Today, many operators are looking at tray-less service. Colleges and universities, K-12 school cafeterias, healthcare, corrections, and corporate dining facilities are all great candidates for significant savings by adopting tray-less cafeteria foodservice concepts.

How to Enact Tray-Less Service

Once diners, guests, and customers are done with meals, trays are often deposited on a conveyer, where they go back to the kitchen for cleaning. When you go tray-less, the same principle is applied, but traditional conveyors don't work for smaller items such as forks, cups, and saucers. In order for diners to dispose of these items, without trays, a different type of conveyor belt is required.

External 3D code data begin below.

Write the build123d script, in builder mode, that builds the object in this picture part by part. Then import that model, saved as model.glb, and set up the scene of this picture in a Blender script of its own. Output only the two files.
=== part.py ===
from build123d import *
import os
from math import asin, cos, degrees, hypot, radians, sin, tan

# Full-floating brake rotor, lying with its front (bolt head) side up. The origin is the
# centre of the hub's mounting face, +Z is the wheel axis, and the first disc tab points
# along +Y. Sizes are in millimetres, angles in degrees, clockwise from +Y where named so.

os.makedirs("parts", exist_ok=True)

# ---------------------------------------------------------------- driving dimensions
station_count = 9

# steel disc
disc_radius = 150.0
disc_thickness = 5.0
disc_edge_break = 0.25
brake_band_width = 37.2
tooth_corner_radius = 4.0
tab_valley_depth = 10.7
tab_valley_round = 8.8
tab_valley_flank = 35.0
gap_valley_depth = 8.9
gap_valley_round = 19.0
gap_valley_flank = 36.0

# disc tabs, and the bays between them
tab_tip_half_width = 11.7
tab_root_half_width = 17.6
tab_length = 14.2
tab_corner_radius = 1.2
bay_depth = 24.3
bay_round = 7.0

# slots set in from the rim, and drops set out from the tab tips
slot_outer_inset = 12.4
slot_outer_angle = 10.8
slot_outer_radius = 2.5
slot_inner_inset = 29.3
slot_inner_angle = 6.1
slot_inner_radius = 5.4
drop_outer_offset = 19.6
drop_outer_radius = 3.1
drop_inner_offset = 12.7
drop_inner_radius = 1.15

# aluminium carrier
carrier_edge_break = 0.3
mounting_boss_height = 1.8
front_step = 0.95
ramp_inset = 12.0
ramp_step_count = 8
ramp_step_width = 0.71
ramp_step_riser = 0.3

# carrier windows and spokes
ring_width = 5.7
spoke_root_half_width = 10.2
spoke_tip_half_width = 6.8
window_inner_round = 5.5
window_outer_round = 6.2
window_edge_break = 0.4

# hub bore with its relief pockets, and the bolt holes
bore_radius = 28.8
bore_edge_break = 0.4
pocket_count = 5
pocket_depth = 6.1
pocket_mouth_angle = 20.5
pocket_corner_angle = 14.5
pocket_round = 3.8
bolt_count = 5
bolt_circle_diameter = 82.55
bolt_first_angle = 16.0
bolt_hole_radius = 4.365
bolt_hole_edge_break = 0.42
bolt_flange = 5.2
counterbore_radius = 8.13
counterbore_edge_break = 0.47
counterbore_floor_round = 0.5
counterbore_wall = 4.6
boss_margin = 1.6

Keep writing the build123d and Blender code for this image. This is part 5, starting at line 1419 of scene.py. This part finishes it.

High Sabatino is pleased to represent these types of cafeteria capabilities with our latest edition, Gates Manufacturing. Gates begin in St. Louis in the mid-1970s, and today, they've grown into one of the nation's leading providers of foodservice conveyor solutions that support this type of tray-less capabilities. 

Traditional conveyors use a slat conveyor that can jam. They're also noisy and require a special lubricant in order to maintain them for proper use. With tray-less conveyor solutions from Gates Manufacturing, you simply need to clean them off with water in order to enjoy the financial benefits of tray-less cafeteria service.